Hm, here is some stan code to try to illustrate

data {
//here goes some data
}
parameters {
//some parameters
}
transformed parameters {
mean = f(parameters) //External c++ function
}
model {
y ~ normal(mean,sigma)
}

mean = f(parameters) // External c++ function

If f were written in the Stan language it would calculate both f and df/d(parameters), if your C++ version of f does that then you can proceed in Stan, if it doesn’t you can’t use HMC regardless of the programming environment.

Hm, thanks. I thought i didn’t need to define df/d(parameters). That should be a problem…

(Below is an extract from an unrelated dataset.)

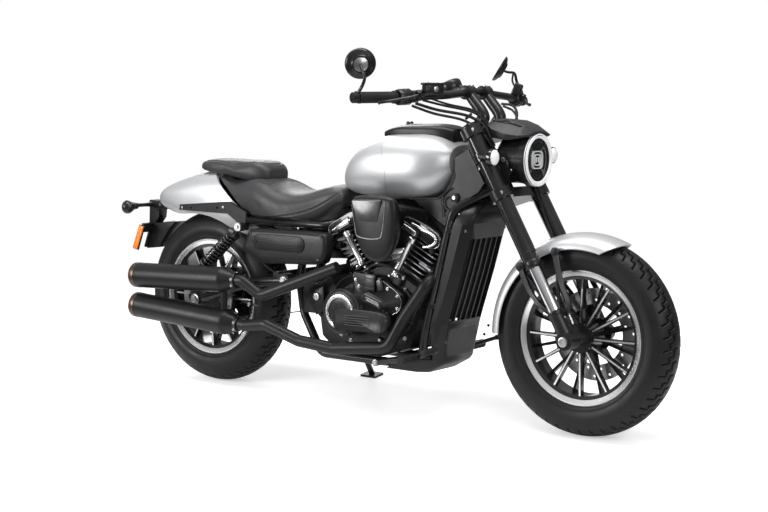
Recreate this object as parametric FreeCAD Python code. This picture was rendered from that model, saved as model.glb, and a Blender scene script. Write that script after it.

Anyway, could you guide me to some examples or tutorials about linking external functions to stan code?

@bgoodri wrote some doc for it but I can’t find it now. Maybe search discourse or wait for him to reply.

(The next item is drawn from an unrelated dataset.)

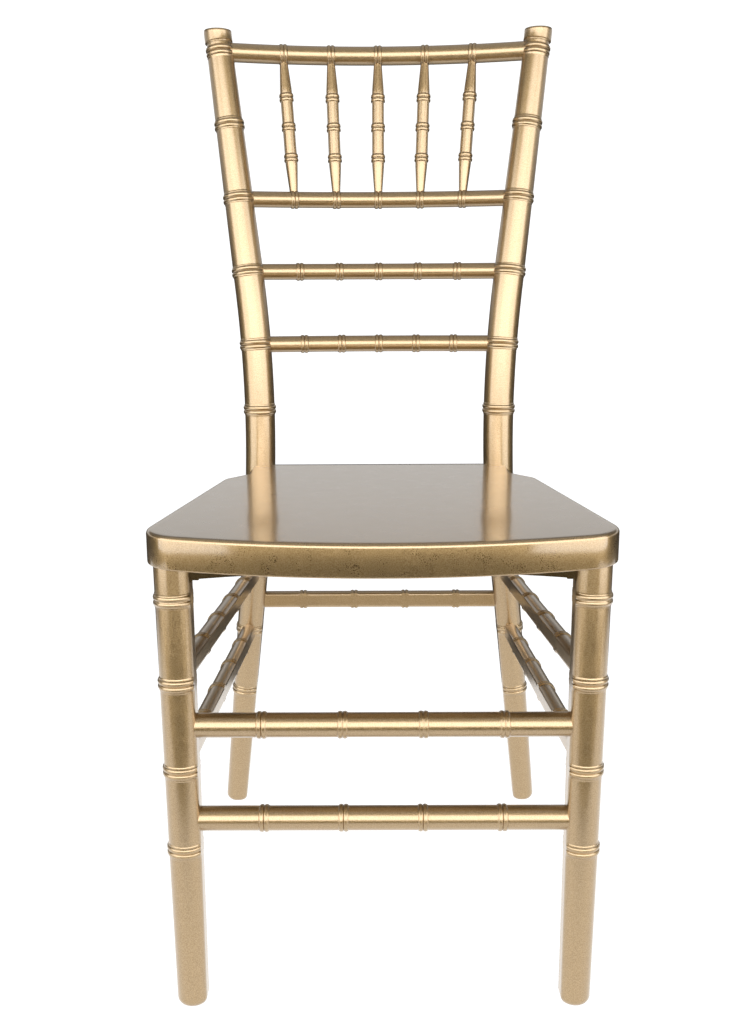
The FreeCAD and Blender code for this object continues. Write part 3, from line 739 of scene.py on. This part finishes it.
class CHAIR_OT_back_posts(ChairPiece, bpy.types.Operator):
    """Make the two bent back posts with their rings, flats and turned caps"""

    bl_idname = "chair.back_posts"
    bl_label = "Back posts"

    def execute(self, context):
        chosen = settings()
        foot = rounded_foot(POST_FOOT_RADIUS)
        taper = foot + [(POST.start.z, POST_MIDDLE_RADIUS), (POST.end.z, POST_MIDDLE_RADIUS)]
        cap = cap_table()
        taper += cap
        reach = 1000 * (chosen.leg_bead_width + chosen.leg_shoulder_width) + LEG_RING_MARGIN
        heights = [height for height, _ in foot]
        heights += stations(foot[-1][0] + 1.0, cap[0][0] - 1.0, POST_RINGS, reach)
        heights += [height for height, _ in cap]
        points = [POST.point(height) for height in heights]
        radii = [profile(taper, height) for height in heights]
        rim_start, rim_radius = points[-1], radii[-1]
        for rise, loss in CAP_RIM:
            points.append(rim_start + UP * rise)
            radii.append(rim_radius - loss)
        flat_top = SEAT_HEIGHT - SEAT_SKIRT
        reaches = [radius - 1000 * chosen.leg_flat if point.z < flat_top else NO_FLAT
                   for point, radius in zip(points, radii)]
        rings = [POST.point(height) for height in POST_RINGS]
        turned_pair("post_", "back_post_", points, radii, reaches, rings,
                    min(points[-1].z, OVERALL_HEIGHT))
        return {"FINISHED"}


class CHAIR_OT_front_legs(ChairPiece, bpy.types.Operator):
    """Make the two front legs with their rings and flats"""

    bl_idname = "chair.front_legs"
    bl_label = "Front legs"

    def execute(self, context):
        chosen = settings()
        foot = rounded_foot(FRONT_FOOT_RADIUS)
        taper = foot + [(FRONT_RINGS[0], FRONT_LOW_RADIUS), (FRONT_TOP.z, FRONT_TOP_RADIUS)]
        reach = 1000 * (chosen.leg_bead_width + chosen.leg_shoulder_width) + LEG_RING_MARGIN
        heights = [height for height, _ in foot]
        heights += stations(foot[-1][0] + 1.0, FRONT_TOP.z + 3.0, FRONT_RINGS, reach)
        points = [front_leg_point(height) for height in heights]
        radii = [profile(taper, height) for height in heights]
        reaches = [radius - 1000 * chosen.leg_flat for radius in radii]
        rings = [front_leg_point(height) for height in FRONT_RINGS]
        turned_pair("leg_", "front_leg_", points, radii, reaches, rings, FRONT_TOP.z + 2.0)
        return {"FINISHED"}


class CHAIR_OT_back_rails(ChairPiece, bpy.types.Operator):
    """Make the bowed crest and the three bowed rails under it"""

    bl_idname = "chair.back_rails"
    bl_label = "Back rails"

    def execute(self, context):
        bowed_rail("crest", "crest_rail", CREST)
        bowed_rail("rail_upper", "back_rail_upper", UPPER_RAIL)
        bowed_rail("rail_middle", "back_rail_middle", MIDDLE_RAIL)
        bowed_rail("rail_lower", "back_rail_lower", LOWER_RAIL)
        return {"FINISHED"}


class CHAIR_OT_spindles(ChairPiece, bpy.types.Operator):
    """Make the slim ringed spindles between the crest and the upper rail"""

    bl_idname = "chair.spindles"
    bl_label = "Spindles"

    def execute(self, context):
        for index, name in enumerate(SPINDLES):
            low = spindle_line(UPPER_RAIL, index - 2)
            high = spindle_line(CREST, index - 2)
            along = high - low
            start = UPPER_RAIL[1] - 2.0
            end = along.length - CREST[1] + 2.0
            taper = [(UPPER_RAIL[1], SPINDLE_END_RADIUS),
                     (UPPER_RAIL[1] + SPINDLE_TAPER, SPINDLE_RADIUS),
                     (along.length - CREST[1] - SPINDLE_TAPER, SPINDLE_RADIUS),
                     (along.length - CREST[1], SPINDLE_END_RADIUS)]
            rise = along.z / along.length
            ring_places = [(height - low.z) / rise for height in SPINDLE_RINGS]
            reach = 1000 * settings().spindle_bead_width + SPINDLE_RING_MARGIN
            places = stations(start, end, sorted(ring_places), reach, coarse=4.0, fine=0.4)
            direction = along.normalized()
            points = [low + direction * place for place in places]
            radii = [profile(taper, place) for place in places]
            rings = [low + direction * place for place in ring_places]
            made = ringed_member("spindle_turned_" + name, points, radii, [NO_FLAT] * len(points),
                                 rings, "spindle")
            settle(made, "spindle_" + name)
        return {"FINISHED"}


def straight_stretcher(name, node, start, end, radius, flat, inward):
    """Straight stretcher with a ring pair at each bay line and a flat on one side."""
    along = end - start
    length = along.length
    direction = along.normalized()
    ring_places = [length * bay / STRETCHER_BAYS for bay in range(1, STRETCHER_BAYS)]
    reach = 1000 * settings().rail_bead_width + RAIL_RING_MARGIN
    places = stations(END_INSET, length - END_INSET, ring_places, reach)
    points = [start + direction * place for place in places]
    rings = [start + direction * place for place in ring_places]
    side = (inward - direction * inward.dot(direction)).normalized()
    made = ringed_member(name, points, [radius] * len(points),
                         [radius - flat * 1000] * len(points), rings, "rail", side)
    settle(made, node)


class CHAIR_OT_stretchers(ChairPiece, bpy.types.Operator):
    """Make the front, side and rear stretchers"""

    bl_idname = "chair.stretchers"
    bl_label = "Stretchers"

    def execute(self, context):
        chosen = settings()
        for name, height in FRONT_STRETCHERS.items():
            left = front_leg_point(height) + REARWARD * FRONT_STRETCHER_BACK
            straight_stretcher(name + "_turned", name, left, flip(left), FRONT_STRETCHER_RADIUS,
                               chosen.stretcher_flat, REARWARD)
        left = POST.point(REAR_STRETCHER_HEIGHT)
        straight_stretcher("rear_stretcher_turned", "rear_stretcher", left, flip(left),
                           REAR_STRETCHER_RADIUS, chosen.rear_stretcher_flat, -REARWARD)
        for name, (front_height, rear_height) in SIDE_STRETCHERS.items():
            start = front_leg_point(front_height) + ACROSS * SIDE_STRETCHER_INSET
            end = POST.point(rear_height)
            for side, path, inward in both_sides([start, end]):
                straight_stretcher(name + "_turned_" + side, name + "_" + side, path[0], path[1],
                                   SIDE_STRETCHER_RADIUS, chosen.stretcher_flat, inward)
        return {"FINISHED"}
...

yeah, I think people miss the fact that the joy of the Stan language is that you write the posterior function and you get the posterior gradient w.r.t the parameters for free. It removes a huge source of bugs in the use of HMC.

https://cran.r-project.org/web/packages/rstan/vignettes/external.html

Thanks guys!!!

My major concern was the numerical stability, since the mean itself might be random.

This sounds like you’re in intractable likelihood territory.

f here should be deterministic. If that’s true, you should be okay, but if this is estimated with some Monte Carlo or something, that’s dubious. Even if the expectation exists, I doubt it’d be easy to get enough precision to keep the HMC happy.

transformed parameters {
mean = f(parameters) //External c++ function
}

But ignore this if your function is actually deterministics :D. Good luck!

Bbbales2. You’re actually right!!!. f is calculated through a monte carlo process. For my MLE estimation i need to use stochastic optmization algorithms. So, no HMC (or Stan) for me.

I was wondering if a gibbs sampler would do the trick… what do you guys think?

For Gibbs sampling you gotta know about your distribution as well.

I think as far as Bayesian inference goes for something like this, it’s ABC. Check out http://elfi.readthedocs.io/en/latest/

https://arxiv.org/abs/1708.00707 is the paper attached to this. Probably has some other stuff in the references you might find interesting.

@bbbales2

Well, i can evaluate the likelihood. What may happen is that for a specific point in the parameter space i have multiple likelihood values due to it’s stochastic nature.

Clearly this is very bad for derivatives, but i thought it might work in a derivative-free algorithm. ( i’m basically doing that when using MLE and particle swarm optimization). What do you think?

Thanks for the tip on ABC, sounds pretty interesting, i’ll definitely check it out.

What may happen is that for a specific point in the parameter space i have multiple likelihood values due to it’s stochastic nature.

Hmm, I don’t think this is the right way to think about this. Probability densities aren’t random.

If you need to know some probabilities to evaluate other probabilities, that’s the doubly intractable likelihood stuff (mlg.eng.cam.ac.uk/zoubin/papers/doubly_intractable.pdf) (which is something ABC is suited for).

2 Likes

How do I sticky this?

While we don’t have a way for you to do that built into Stan (there’s now ay to do randomization during the likelihood calculation in Stan), you can do it in an outside function. We use techniques like this for ADVI and in the max marginal mode optimization we’re doing, too. But you’d have to build it on the outside. If you use a mean of a Monte Carlo process, then you can calculate the gradients piecewise.

It is a lot of work, though!

No, but they can require randomization to evaluate. For example, they may be stated in terms of an integral that requires some randomization in the form of (MC)MC methods to evalute in practice. This is what happens when we marginalize.

p(a) = INTEGRAL_B p(a, b) d.b

To evaluate p(a), we have to compute an integral. To evaluate the integral, we have to use Monte Carlo methods. That makes our evaluation of p(a) itself stochastic, even though the density itself isn’t random.

1 Like

Right, but in that case the joint density that you’re specifying still isn’t random, it’s just the implementation of the marginalization that’s random due to the use of a stochastic algorithm like MCMC. I think that @benbales’s point is the one that we should be reinforcing.